The industry in North America, unfortunately as we all know, never really stopped steering towards the iceberg, and we see this take. And with the way the game is run here, it's not necessarily wrong, in my opinion. 

I was messing around with "X" start off layoff last month; particularly interested in comparing older data (in this case 2006) to newer (2022). 

First, here's a snip of 2006 data (courtesy jcapper.com) sorted by start off layoff. 









Notice the first start impact value is low, second start higher. Sweet spots were 4th and 5th off the layoff, with correponding ROI boosts. 

And here's a snip from last year. 


Perhaps remarkably the grids look very similar. However, one striking difference is first off layoff in 2022 versus 2006. This could be partially due to sample size, but in 2006 first off layoff horses won only about a half a percentage point less than non-layoff horses. 

In 2022 this jumped to 1.8%. The impact value in 2022 was only 0.84 versus 0.91 in 2006. 

Second start off layoff returned to, may we say, normal. the IV was 0.9462 in 2002, about the same as it was in 2006. 

Bettors (or should we say teams who model) seem to be in tune with this, as the parimutuel price of the first returning horses in 2022 was $12.28 - the highest of any subset. 

I have to double check to be sure both these sets of data are using the same layoff dates, but I think they are.
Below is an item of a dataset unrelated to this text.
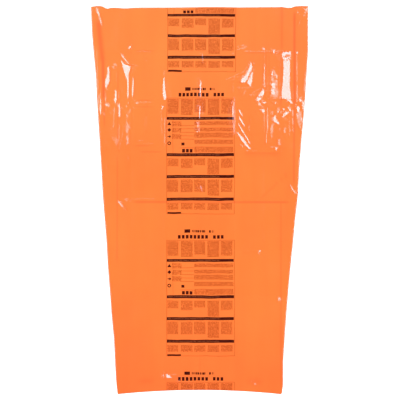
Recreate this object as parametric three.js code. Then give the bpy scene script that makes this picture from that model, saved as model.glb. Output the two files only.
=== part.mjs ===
// A plastic survival bag, opened out and lying flat on its back, its packing creases still in it.
// It is one tube of film: both sides are folds, the foot is welded shut and the mouth is open.
// Millimetres: +X to the right, +Y towards the mouth, +Z up, the origin under the bag's middle.
import * as THREE from 'three';

const { clamp, lerp, smoothstep } = THREE.MathUtils;

// The film's wall, and how far the front layer stands off the floor.
const film = { wall: 1.2, lift: 14, sideLift: 5, sideRun: 60, foldRadius: 3, panelCrown: 0.9 };
// A crease is a straight ridge or trough with flat flanks of this width, softer below the knees.
const crease = { flank: 17, weakest: 0.45, weakBelow: -420, fullAbove: 260 };
// The foot: a weld across the whole width, its edge bowed up between the corners.
const foot = { y: -901.5, weld: 14, bow: 19.5, bowFade: 210, run: 112, seamGap: 0.6 };
// The mouth: its lip lifts a little in waves, and the back layer ends just short of the front.
const mouth = { y: 901.5, fade: 60, lipRise: 3.5, lipRun: 170, lipWave: 150, backShort: 4 };
// The loose unevenness of the film between its creases.
const swell = { height: 0.8, across: 118, along: 173 };
// The mesh: extra rows near both ends, a middle line in each panel wider than widePanel, and the
// least step that is kept between columns where the narrowing bag crowds them.
const grid = { footSteps: [40, 82, 130], mouthSteps: [28, 62, 120], widePanel: 90, leastStep: 3 };

// Where the two side folds lie, measured out from the centre line, from the foot to the mouth.
const outline = [
  { y: -901.5, left: 379, right: 377 },
  { y: -893, left: 381, right: 385 },
  { y: -868, left: 385, right: 388 },
  { y: -756, left: 392, right: 388 },
  { y: -645, left: 397, right: 395 },
  { y: -534, left: 408, right: 403 },
  { y: -422, left: 416, right: 412 },
  { y: -311, left: 425, right: 422 },
  { y: -199, left: 431, right: 434 },
  { y: -88, left: 440, right: 444 },
  { y: 24, left: 449, right: 457 },
  { y: 135, left: 455, right: 462 },
  { y: 247, left: 462, right: 471 },
  { y: 358, left: 469, right: 481 },
  { y: 469, left: 476, right: 490 },
  { y: 581, left: 481, right: 497 },
  { y: 692, left: 492, right: 504 },
  { y: 804, left: 501, right: 504 },
  { y: 901.5, left: 504, right: 504 },
];

// Creases that run from the foot to the mouth, each until the narrowing side cuts it off. Rise is
// up from the panels, and negative for a trough.
const lengthCreases = [
  { x: -439, rise: -3 },
  { x: -378, rise: 3.5 },
  { x: -318, rise: -2.2 },
  { x: -160, rise: 3.2 },
  { x: 5, rise: 4 },
  { x: 160, rise: 2.8 },
  { x: 304, rise: -2.5 },
  { x: 383, rise: 3.8 },
  { x: 441, rise: -3 },
];

// Creases from side to side, where the bag was folded in eight along its length.
const crossCreases = [
  { y: -677, rise: -2.2 },
  { y: -459, rise: 2.6 },
  { y: -232, rise: -2.6 },
  { y: -4, rise: 3.4 },
  { y: 233, rise: -2.8 },
  { y: 469, rise: 4 },
  { y: 688, rise: -3 },
];

// The front layer's lip, from left to right: a full-length strip outside each side crease,
// a notch beside the left one, and a shallow wave between them.
const lip = [
  { x: -504, reach: 0 },
  { x: -447, reach: -1 },
  { x: -434, reach: -13 },
  { x: -378, reach: -10 },
  { x: -160, reach: -8 },
  { x: 5, reach: -5 },
  { x: 160, reach: -8 },
  { x: 304, reach: -8 },
  { x: 383, reach: -5 },
  { x: 432, reach: -8 },
  { x: 441, reach: -1 },
  { x: 504, reach: 0 },
];

// Straight-line reading of a table, held level past its ends.
function readTable(table, at, value, where) {
  const last = table.length - 1;
  if (where <= table[0][at]) return table[0][value];
  if (where >= table[last][at]) return table[last][value];
  const next = table.findIndex((row) => row[at] > where);
  const low = table[next - 1];
  const high = table[next];
  return lerp(low[value], high[value], (where - low[at]) / (high[at] - low[at]));
}

// How far along the gap between two creases a place lies, 0 at each crease and 1 in the middle.
function panelMiddle(table, at, where) {
  const next = table.findIndex((row) => row[at] > where);
  if (next < 1) return 0;
  const share = (where - table[next - 1][at]) / (table[next][at] - table[next - 1][at]);
  return Math.sin(Math.PI * share);
}

// The ridge or trough that a place is on, 0 between the creases.
function creaseRise(table, at, where) {
  const row = table.find((each) => Math.abs(each[at] - where) < crease.flank);
  return row ? row.rise * (1 - Math.abs(row[at] - where) / crease.flank) : 0;
}

const sideAt = (y, side) => readTable(outline, 'y', side < 0 ? 'left' : 'right', y);

// Height of the front layer's outer face at a place of the flat pattern.
function frontHeight(x, y) {
  const loose = smoothstep(sideAt(y, x) - Math.abs(x), 0, film.sideRun);
  const stand = lerp(film.sideLift, film.lift, loose);
  const along = creaseRise(lengthCreases, 'x', x);
  const across = creaseRise(crossCreases, 'y', y);
  const sharp = lerp(crease.weakest, 1, smoothstep(y, crease.weakBelow, crease.fullAbove));
  const creased = sharp * (Math.abs(along) > Math.abs(across) ? along : across);
  const crown = panelMiddle(lengthCreases, 'x', x) * panelMiddle(crossCreases, 'y', y);
  const uneven = swell.height * Math.sin(x / swell.across + 1) * Math.cos(y / swell.along);
  const lipWave = 0.6 + 0.4 * Math.cos(x / mouth.lipWave * Math.PI);
  const lipRise = mouth.lipRise * lipWave * smoothstep(y, mouth.y - mouth.lipRun, mouth.y);
  const free = stand + loose * (creased + film.panelCrown * crown + uneven + lipRise);
  const closed = 2 * film.wall + foot.seamGap;
  const open = smoothstep(y, foot.y + foot.weld, foot.y + foot.weld + foot.run);
  return lerp(closed, free, open);
}

// The creases of a table with both their flanks, and the middles of the wide panels between.
function creaseLines(table, at) {
  const lines = table.flatMap((row) => [row[at] - crease.flank, row[at], row[at] + crease.flank]);
  table.slice(1).forEach((row, index) => {
    const before = table[index][at];
    if (row[at] - before > grid.widePanel) lines.push((before + row[at]) / 2);
  });
  return lines.sort((a, b) => a - b);
}

// The columns across one row, from fold to fold, crowded together where the bag is narrower.
function columnsAt(y, lines) {
  const starts = [-1, 1].map((side) => side * (sideAt(y, side) - film.foldRadius));
  const inside = lines.map((x, index) => {
    const lowest = starts[0] + grid.leastStep * (index + 1);
    const highest = starts[1] - grid.leastStep * (lines.length - index);
    return clamp(x, lowest, highest);
  });
  return [starts[0], ...inside, starts[1]];
}

const frontLines = creaseLines(lengthCreases, 'x');
const backLines = lengthCreases.map(({ x }) => x);

// A row's own place along the bag, bowed at the foot and ragged at the mouth.
function placeAlong(x, y, isBack) {
  const share = x / sideAt(y, x);
  const bow = foot.bow * (1 - share * share) * (1 - smoothstep(y, foot.y, foot.y + foot.bowFade));
  const reach = readTable(lip, 'x', 'reach', x) - (isBack ? mouth.backShort : 0);
  return y + bow + reach * smoothstep(y, mouth.y - mouth.fade, mouth.y);
}

// One closed loop round the tube, as four runs of points: the back from left to right, the right
// fold, the front from right to left and the left fold. inset is 0 on the outer skin and the wall
// on the inner one.
function loopAt(y, inset) {
  const back = columnsAt(y, backLines).map((x) => [x, placeAlong(x, y, true), inset]);
  const front = columnsAt(y, frontLines)
    .map((x) => [x, placeAlong(x, y, false), frontHeight(x, y) - inset]);
  const fold = (side, start) => {
    const x = side * (sideAt(y, side) - inset);
    const along = (placeAlong(x, y, true) + placeAlong(x, y, false)) / 2;
    return [x, along, (start[2] + inset) / 2];
  };
  const right = fold(1, front[front.length - 1]);
  const left = fold(-1, front[0]);
  return [...back, right, ...front.reverse(), left];
}

// The rows along the bag: the creases with their flanks, and finer steps at both ends.
function rowsAlong() {
  const footRows = [0, foot.weld, ...grid.footSteps].map((step) => foot.y + step);
  const mouthRows = [0, ...grid.mouthSteps].map((step) => mouth.y - step);
  return [...footRows, ...creaseLines(crossCreases, 'y'), ...mouthRows].sort((a, b) => a - b);
}

// Puts the loops into one closed mesh: outer skin, inner skin, the rim that joins them at the
// mouth, and an end wall across each skin at the foot.
function bagGeometry() {
  const positions = [];
  const faces = [];
  const addLoop = (loop) => loop.map((point) => positions.push(...point) / 3 - 1);
  const addFace = (a, b, c, flipped) => faces.push(...(flipped ? [a, c, b] : [a, b, c]));
  const addTube = (near, far, flipped) => {
    near.forEach((start, index) => {
      const next = (index + 1) % near.length;
      addFace(start, far[index], far[next], flipped);
      addFace(start, far[next], near[next], flipped);
    });
  };
  // An end wall is zipped up between the back and the front, whichever has the nearer next point.
  const addEnd = (loop, flipped) => {
    const backCount = backLines.length + 2;
    const back = loop.slice(0, backCount);
    const front = loop.slice(backCount + 1, -1).reverse();
    const placeOf = (point) => positions[3 * point];
    let low = 0;
    let high = 0;
    while (low < back.length - 1 || high < front.length - 1) {
      const lowNext = low < back.length - 1 ? placeOf(back[low + 1]) : Infinity;
      const highNext = high < front.length - 1 ? placeOf(front[high + 1]) : Infinity;
      if (lowNext < highNext) {
        addFace(back[low], back[low + 1], front[high], flipped);
        low += 1;
      } else {
        addFace(back[low], front[high + 1], front[high], flipped);
        high += 1;
      }
    }
    addFace(back[low], loop[backCount], front[high], flipped);
    addFace(back[0], front[0], loop[loop.length - 1], flipped);
  };

  const rows = rowsAlong();
  const outer = rows.map((y) => addLoop(loopAt(y, 0)));
  const inner = rows.slice(1).map((y) => addLoop(loopAt(y, film.wall)));
  outer.slice(1).forEach((loop, index) => addTube(outer[index], loop, false));
  inner.slice(1).forEach((loop, index) => addTube(inner[index], loop, true));
  addTube(outer[outer.length - 1], inner[inner.length - 1], false);
  addEnd(outer[0], false);
  addEnd(inner[0], true);

  const geometry = new THREE.BufferGeometry();
  geometry.setAttribute('position', new THREE.Float32BufferAttribute(positions, 3));
  geometry.setIndex(faces);
  geometry.computeVertexNormals();
  return geometry;
}

const orangeFilm = new THREE.MeshStandardMaterial({ color: 0xfe8742, roughness: 0.25, metalness: 0 });
const bag = new THREE.Mesh(bagGeometry(), orangeFilm);
bag.name = 'bag_film';

const survivalBag = new THREE.Group();
survivalBag.add(bag);

export default survivalBag;
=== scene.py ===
import math

import bpy
import numpy as np
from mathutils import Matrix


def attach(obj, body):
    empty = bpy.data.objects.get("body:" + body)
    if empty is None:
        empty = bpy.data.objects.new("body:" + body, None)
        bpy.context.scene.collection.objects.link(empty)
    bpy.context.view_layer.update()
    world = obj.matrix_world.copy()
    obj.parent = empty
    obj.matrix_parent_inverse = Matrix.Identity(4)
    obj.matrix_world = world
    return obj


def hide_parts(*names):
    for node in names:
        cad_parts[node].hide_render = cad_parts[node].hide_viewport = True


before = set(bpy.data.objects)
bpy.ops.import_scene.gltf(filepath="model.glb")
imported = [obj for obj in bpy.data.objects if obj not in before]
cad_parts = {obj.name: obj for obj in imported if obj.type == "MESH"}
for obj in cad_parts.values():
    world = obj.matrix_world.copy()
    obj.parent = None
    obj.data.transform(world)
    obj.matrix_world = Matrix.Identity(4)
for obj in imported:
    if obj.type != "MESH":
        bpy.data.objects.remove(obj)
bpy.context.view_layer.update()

mm = 0.001
bpy.ops.object.select_all(action="DESELECT")


# Short ways to add nodes to the tree that their inputs come from.
def feed(socket, value):
    if isinstance(value, bpy.types.NodeSocket):
        value.id_data.links.new(value, socket)
    else:
        socket.default_value = value


def addNode(kind, *values, **settings):
    tree = next(value.id_data for value in values if isinstance(value, bpy.types.NodeSocket))
    node = tree.nodes.new("ShaderNode" + kind)
    for name, setting in settings.items():
        setattr(node, name, setting)
    for socket, value in zip(node.inputs, values):
        feed(socket, value)
    return node


def calc(operation, *values):
    return addNode("Math", *values, operation=operation).outputs[0]


def less(value, other):
    return calc("SUBTRACT", value, other)


def product(*parts):
    result = parts[0]
    for part in parts[1:]:
        result = calc("MULTIPLY", result, part)
    return result


# 1 where any of the parts is
def anyOf(parts):
    result = parts[0]
    for part in parts[1:]:
        result = calc("ADD", result, part)
    return calc("MINIMUM", result, 1.0)


def between(value, low, high):
    return calc("COMPARE", value, (low + high) / 2, (high - low) / 2)


def remap(value, *ends, way="LINEAR"):
    return addNode("MapRange", value, *ends, interpolation_type=way).outputs[0]


def splitUp(vector):
    return addNode("SeparateXYZ", vector).outputs


def joined(x, y):
    return addNode("CombineXYZ", x, y).outputs[0]


def noise(vector, scale, detail, kind="3D"):
    node = addNode("TexNoise", vector, noise_dimensions=kind)
    node.inputs["Scale"].default_value = scale
    node.inputs["Detail"].default_value = detail
    return node.outputs["Fac"]


# noise made stronger: it reaches both ends this far from its middle
def patchy(vector, scale, detail, reach, *ends):
    return remap(noise(vector, scale, detail), 0.5 - reach, 0.5 + reach, *ends)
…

If not, it's close. So, if someone said to me that trainers are not cranking up to win first start now as much as yesteryear, I'd have to say there is at least some glimmer of truth to it. 

Note - Crunk (protected account but many of you can see it) has some super cool stats on how layoffs have changed in horse racing since the 1990's. 

Another item I found interesting was blinkers on versus off, versus no change. Here's 2006's data:


And here's last year:


Blinkers on has long been an overbet angle and in 2006 it was a good fade with a poor 0.71 ROI. In 2022 it's still a bad wager, but it appears the bettors have woken up to it at least a little. The ROI is about 5% higher. 

Amazingly, blinkers off continues to roll with a 0.86 ROI, which is down from the whopping 0.9080 in 2006. 

This is why model building could be so lucrative. Do some handicapping, weed out what needs be, add a 5% win rebate, and you could literally just flat bet blinkers off horses all year in 2006 and make bank. 

The thing I love most about the Spa is not the great horses, big pools or colorful jockeys, it's the insider tweets where we learn something new about the participants of this fine sport. 

Man of the people. CJ Johnsen had a huge maiden winner this week at Saratoga with Sugar Hi, yet there he is, looking just like us regular folk. 

On the off chance it's not CJ, delete (and it's a shame). 

Changing of the game tweet by Tink which is in keeping with this week's comparison theme. 
Wrote a little piece on potential changes to the Amateur series at the Big M here. 

Quick note about the blog itself - it will not be the Pullthepocket Blog any longer, it willl just be a big letter P. 

A
very nice piece from Leo about the loss of his friend and NHC Champ Jose Arias. It sounds like Jose was a great guy.

As always, thanks for reading, and may all your tickets be cashes this week.